*What the exercise asks*
Report how many lines contain the word "manifold", with no other text.

*Task material*
** begin **

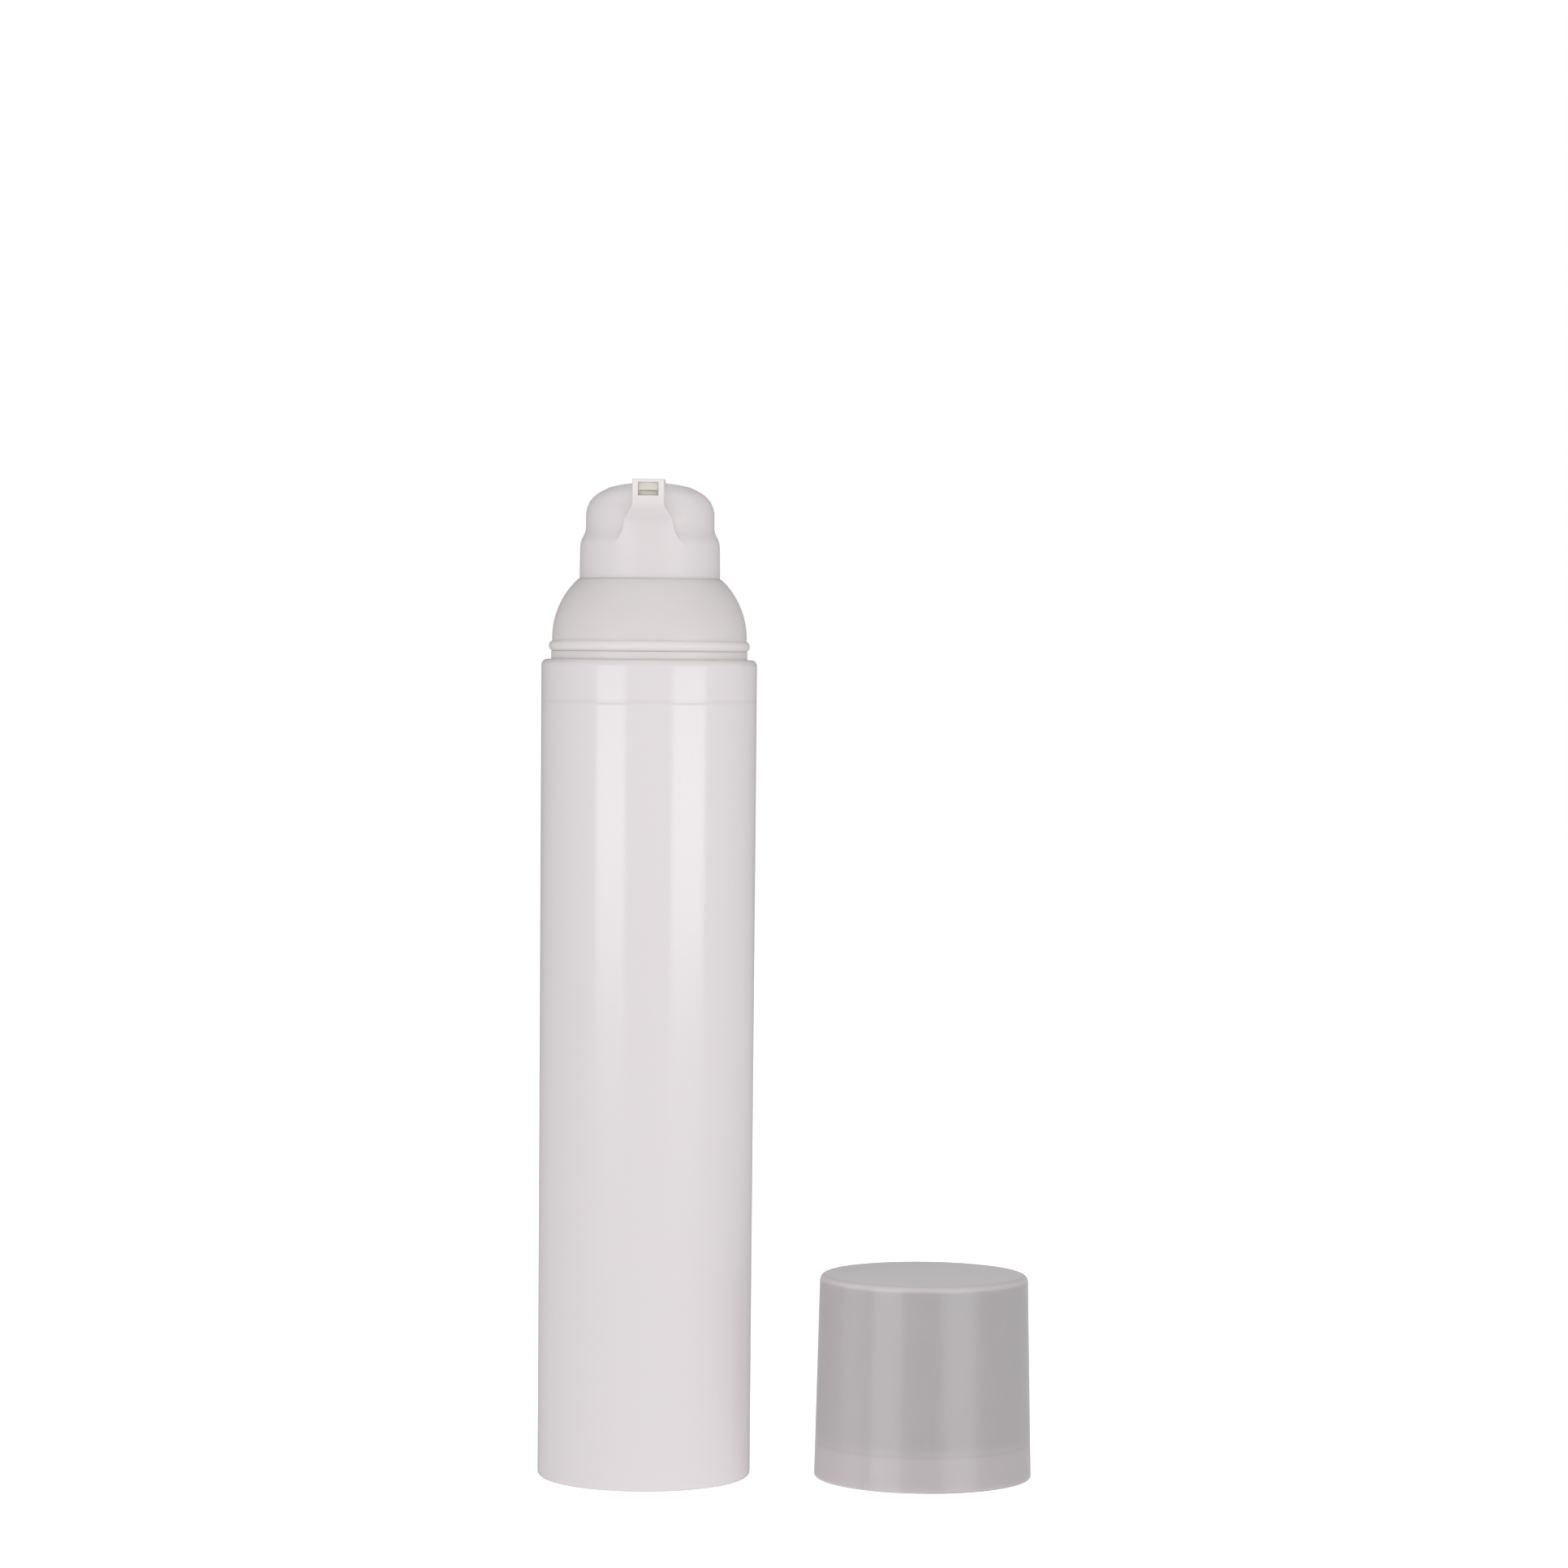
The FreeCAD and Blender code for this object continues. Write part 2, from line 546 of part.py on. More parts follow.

** end **
** begin **

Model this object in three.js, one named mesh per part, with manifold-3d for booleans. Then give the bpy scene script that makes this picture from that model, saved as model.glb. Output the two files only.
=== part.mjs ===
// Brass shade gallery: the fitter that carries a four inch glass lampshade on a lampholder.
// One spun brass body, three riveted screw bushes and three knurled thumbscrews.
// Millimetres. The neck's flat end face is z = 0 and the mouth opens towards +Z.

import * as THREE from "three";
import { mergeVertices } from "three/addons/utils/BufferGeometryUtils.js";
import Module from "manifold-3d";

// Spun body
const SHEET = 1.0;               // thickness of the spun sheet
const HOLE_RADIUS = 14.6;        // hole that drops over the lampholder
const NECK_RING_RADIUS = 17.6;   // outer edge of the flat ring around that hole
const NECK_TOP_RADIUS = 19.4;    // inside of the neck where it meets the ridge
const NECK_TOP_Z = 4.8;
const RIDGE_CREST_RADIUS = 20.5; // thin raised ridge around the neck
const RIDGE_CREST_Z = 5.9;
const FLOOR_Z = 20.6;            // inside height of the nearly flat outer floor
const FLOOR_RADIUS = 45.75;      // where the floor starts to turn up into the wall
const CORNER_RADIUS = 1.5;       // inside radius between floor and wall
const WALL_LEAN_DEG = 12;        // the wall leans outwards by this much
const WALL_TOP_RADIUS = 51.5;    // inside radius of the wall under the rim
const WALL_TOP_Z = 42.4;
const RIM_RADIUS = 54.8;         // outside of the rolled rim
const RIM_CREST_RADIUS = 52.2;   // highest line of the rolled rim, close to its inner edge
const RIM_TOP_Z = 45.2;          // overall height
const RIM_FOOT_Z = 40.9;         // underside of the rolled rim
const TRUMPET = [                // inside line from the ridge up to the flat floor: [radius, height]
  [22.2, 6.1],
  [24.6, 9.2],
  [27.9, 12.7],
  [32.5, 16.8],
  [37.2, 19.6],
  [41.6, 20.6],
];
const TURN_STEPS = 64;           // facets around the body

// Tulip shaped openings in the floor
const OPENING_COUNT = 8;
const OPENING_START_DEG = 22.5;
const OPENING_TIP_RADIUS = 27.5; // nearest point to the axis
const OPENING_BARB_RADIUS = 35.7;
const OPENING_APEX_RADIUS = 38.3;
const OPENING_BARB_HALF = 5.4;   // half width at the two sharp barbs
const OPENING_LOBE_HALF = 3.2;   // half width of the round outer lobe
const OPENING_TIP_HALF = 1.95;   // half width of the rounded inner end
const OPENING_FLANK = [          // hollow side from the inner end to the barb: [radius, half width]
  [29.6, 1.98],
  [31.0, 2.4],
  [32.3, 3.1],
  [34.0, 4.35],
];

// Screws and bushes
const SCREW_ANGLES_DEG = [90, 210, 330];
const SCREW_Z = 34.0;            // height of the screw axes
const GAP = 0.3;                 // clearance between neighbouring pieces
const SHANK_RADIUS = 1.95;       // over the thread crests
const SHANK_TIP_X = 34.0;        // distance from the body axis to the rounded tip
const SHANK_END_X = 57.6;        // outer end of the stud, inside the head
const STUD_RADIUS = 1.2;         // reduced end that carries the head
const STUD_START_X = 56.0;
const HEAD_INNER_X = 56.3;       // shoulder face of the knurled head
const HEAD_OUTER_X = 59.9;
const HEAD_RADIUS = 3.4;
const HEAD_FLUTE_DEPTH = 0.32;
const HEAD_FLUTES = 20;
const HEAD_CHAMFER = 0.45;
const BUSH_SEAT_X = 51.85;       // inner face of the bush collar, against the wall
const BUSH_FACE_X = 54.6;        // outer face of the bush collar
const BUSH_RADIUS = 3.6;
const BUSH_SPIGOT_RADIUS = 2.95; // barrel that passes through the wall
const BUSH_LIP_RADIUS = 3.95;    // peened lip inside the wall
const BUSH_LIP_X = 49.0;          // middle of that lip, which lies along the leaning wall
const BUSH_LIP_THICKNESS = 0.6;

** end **

*Written answer*
2